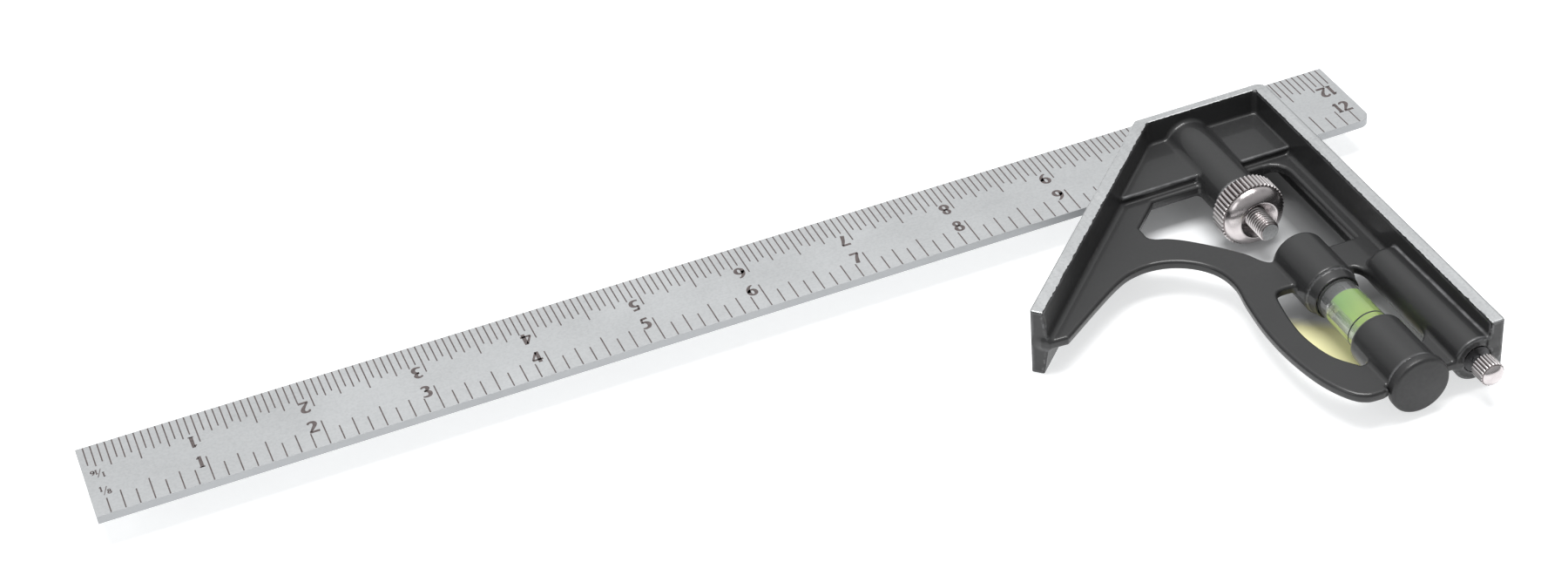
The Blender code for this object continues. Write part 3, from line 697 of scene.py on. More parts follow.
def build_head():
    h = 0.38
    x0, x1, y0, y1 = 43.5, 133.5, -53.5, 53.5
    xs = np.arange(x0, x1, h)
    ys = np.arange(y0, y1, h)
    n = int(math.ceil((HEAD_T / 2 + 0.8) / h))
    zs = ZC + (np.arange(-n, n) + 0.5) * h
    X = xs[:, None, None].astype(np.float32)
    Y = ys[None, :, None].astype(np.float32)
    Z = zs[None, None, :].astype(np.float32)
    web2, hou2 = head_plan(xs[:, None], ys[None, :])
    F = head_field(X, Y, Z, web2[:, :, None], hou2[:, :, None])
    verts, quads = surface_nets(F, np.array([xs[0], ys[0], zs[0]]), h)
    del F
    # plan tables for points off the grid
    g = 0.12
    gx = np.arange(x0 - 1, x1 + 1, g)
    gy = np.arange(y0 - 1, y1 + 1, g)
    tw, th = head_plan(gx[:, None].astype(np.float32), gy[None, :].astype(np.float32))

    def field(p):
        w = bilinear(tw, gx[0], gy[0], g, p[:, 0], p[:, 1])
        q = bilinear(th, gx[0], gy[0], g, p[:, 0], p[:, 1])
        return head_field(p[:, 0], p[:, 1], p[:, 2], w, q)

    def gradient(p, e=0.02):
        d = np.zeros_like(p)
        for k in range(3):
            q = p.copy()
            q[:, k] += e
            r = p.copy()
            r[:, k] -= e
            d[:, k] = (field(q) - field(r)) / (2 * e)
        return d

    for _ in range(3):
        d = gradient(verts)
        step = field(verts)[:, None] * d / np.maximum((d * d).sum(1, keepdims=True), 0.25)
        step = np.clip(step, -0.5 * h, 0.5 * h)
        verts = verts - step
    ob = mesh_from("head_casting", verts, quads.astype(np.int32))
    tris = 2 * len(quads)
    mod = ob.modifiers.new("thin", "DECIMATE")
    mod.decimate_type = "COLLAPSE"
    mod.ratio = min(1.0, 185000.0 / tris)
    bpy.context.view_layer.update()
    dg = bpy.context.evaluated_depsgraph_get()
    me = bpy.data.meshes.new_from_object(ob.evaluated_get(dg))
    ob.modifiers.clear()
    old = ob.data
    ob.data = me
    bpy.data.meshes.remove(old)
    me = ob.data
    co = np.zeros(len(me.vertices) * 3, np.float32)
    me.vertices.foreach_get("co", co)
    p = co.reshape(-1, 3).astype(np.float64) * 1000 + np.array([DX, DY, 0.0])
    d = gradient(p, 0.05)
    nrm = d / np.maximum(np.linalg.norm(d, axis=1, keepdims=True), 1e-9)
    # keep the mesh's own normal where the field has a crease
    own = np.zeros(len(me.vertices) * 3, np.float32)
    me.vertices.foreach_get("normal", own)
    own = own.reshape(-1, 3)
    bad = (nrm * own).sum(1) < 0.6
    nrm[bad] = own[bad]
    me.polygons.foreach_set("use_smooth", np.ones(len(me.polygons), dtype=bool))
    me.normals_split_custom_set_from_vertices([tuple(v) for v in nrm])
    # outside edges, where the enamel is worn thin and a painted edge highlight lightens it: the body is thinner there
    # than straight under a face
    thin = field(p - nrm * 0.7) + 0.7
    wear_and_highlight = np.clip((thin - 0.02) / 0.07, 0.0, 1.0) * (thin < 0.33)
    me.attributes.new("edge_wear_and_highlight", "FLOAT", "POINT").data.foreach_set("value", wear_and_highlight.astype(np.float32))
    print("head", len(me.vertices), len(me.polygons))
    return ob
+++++
→ **Exercise instructions**
Write out the listing's lines exactly, from its first line through the line that contains "None].astype(np.float32), gy[None, :].astype(np.float32))", and stop there.

→ **Result of this task**
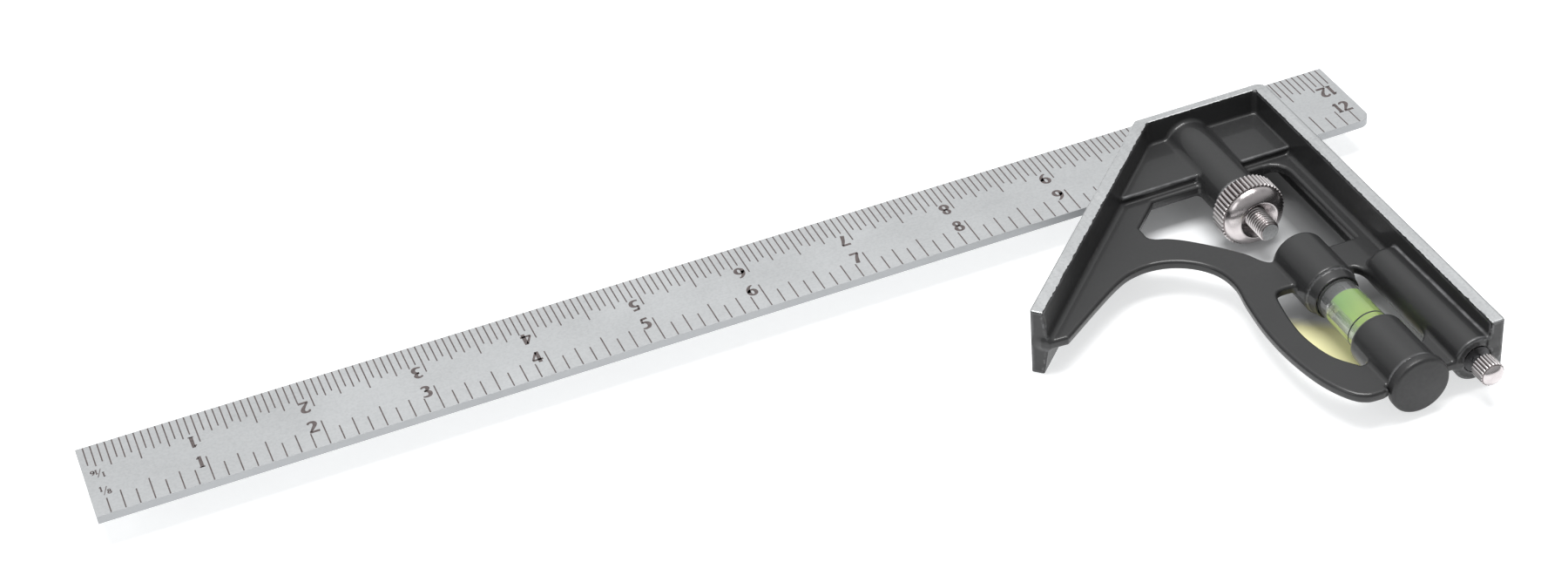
The Blender code for this object continues. Write part 3, from line 697 of scene.py on. More parts follow.
def build_head():
    h = 0.38
    x0, x1, y0, y1 = 43.5, 133.5, -53.5, 53.5
    xs = np.arange(x0, x1, h)
    ys = np.arange(y0, y1, h)
    n = int(math.ceil((HEAD_T / 2 + 0.8) / h))
    zs = ZC + (np.arange(-n, n) + 0.5) * h
    X = xs[:, None, None].astype(np.float32)
    Y = ys[None, :, None].astype(np.float32)
    Z = zs[None, None, :].astype(np.float32)
    web2, hou2 = head_plan(xs[:, None], ys[None, :])
    F = head_field(X, Y, Z, web2[:, :, None], hou2[:, :, None])
    verts, quads = surface_nets(F, np.array([xs[0], ys[0], zs[0]]), h)
    del F
    # plan tables for points off the grid
    g = 0.12
    gx = np.arange(x0 - 1, x1 + 1, g)
    gy = np.arange(y0 - 1, y1 + 1, g)
    tw, th = head_plan(gx[:, None].astype(np.float32), gy[None, :].astype(np.float32))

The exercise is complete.